From the visitor’s centre inside the park, you can join ranger-guided hikes to see cinder cones and now-solidified lava lakes created by previous eruptions.

Some of the walks meander through rainforests. Visitors can even venture into an old lava tube — a tunnel through which lava once streamed.

Getting near flowing lava can be dangerous, so it is vital that visitors follow guidelines set by the national park and Hawaii County.

Park ranger Mardie Lane said most visitors comply with the rules and have no problems.

But in 1993, a lava-watcher was swept away when the unstable lava bench he stood on collapsed.

Nine years ago, two visitors died after inhaling steam near a point where hot lava enters the ocean.

Hawaii County, which operates the ocean entry lava viewing point near Kalapana, outside the park, has designated a safe lava viewing area and cordoned off fragile lava benches.

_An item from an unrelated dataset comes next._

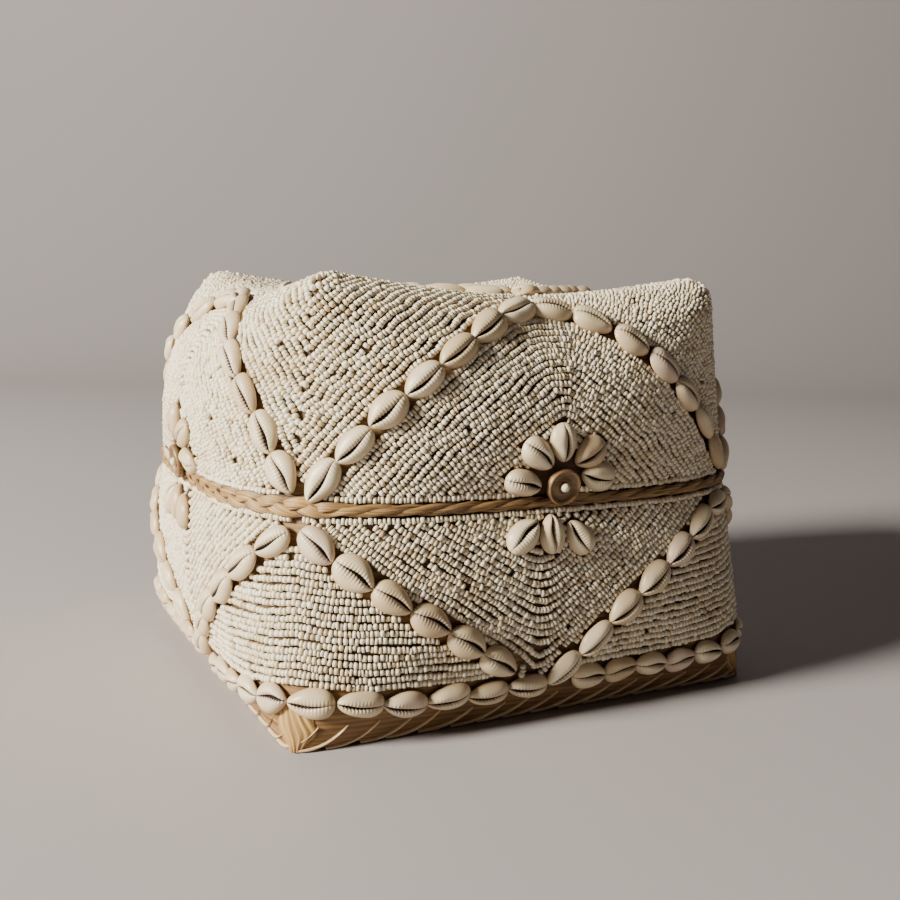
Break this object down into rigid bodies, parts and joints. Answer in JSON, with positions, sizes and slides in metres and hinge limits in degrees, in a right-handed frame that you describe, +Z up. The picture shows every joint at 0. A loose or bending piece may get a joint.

Don’t be disappointed if you are prohibited from standing next to the lava flow. Watching lava slide into the ocean is powerful even from a distance.

At the Hawaii County lava viewing point one recent evening, a few dozen visitors oohed and aahed as they watched a large steam plume rise into the air as scalding hot lava hit the chilly sea near Kalapana.

The plume glowed pink whenever lava slithered into the ocean from an above-ground lava tube prompting viewers to gasp and murmur.

County workers on duty at the viewing site have spent most of their lives next to lava.

Emily Hauanio saw her hometown of Kapaahu submerged in molten rock in the 1980s. She says Pele was cleansing the land so she wasn’t upset.

“There was a lot more people coming in. Our famous swimming holes were getting polluted,” said Hauanio, a Hawaiian whose family has lived in the area for generations. “It was time for her to come in and clean up the mess. That’s the way I felt. And that’s what she did.”

Another county guide, Malia Mendes, whose grandmother’s home was one of the only Kalapana structures spared by lava, was also accepting.

“It’s nature’s way. It was meant to be,” said Mendes, who is also Hawaiian.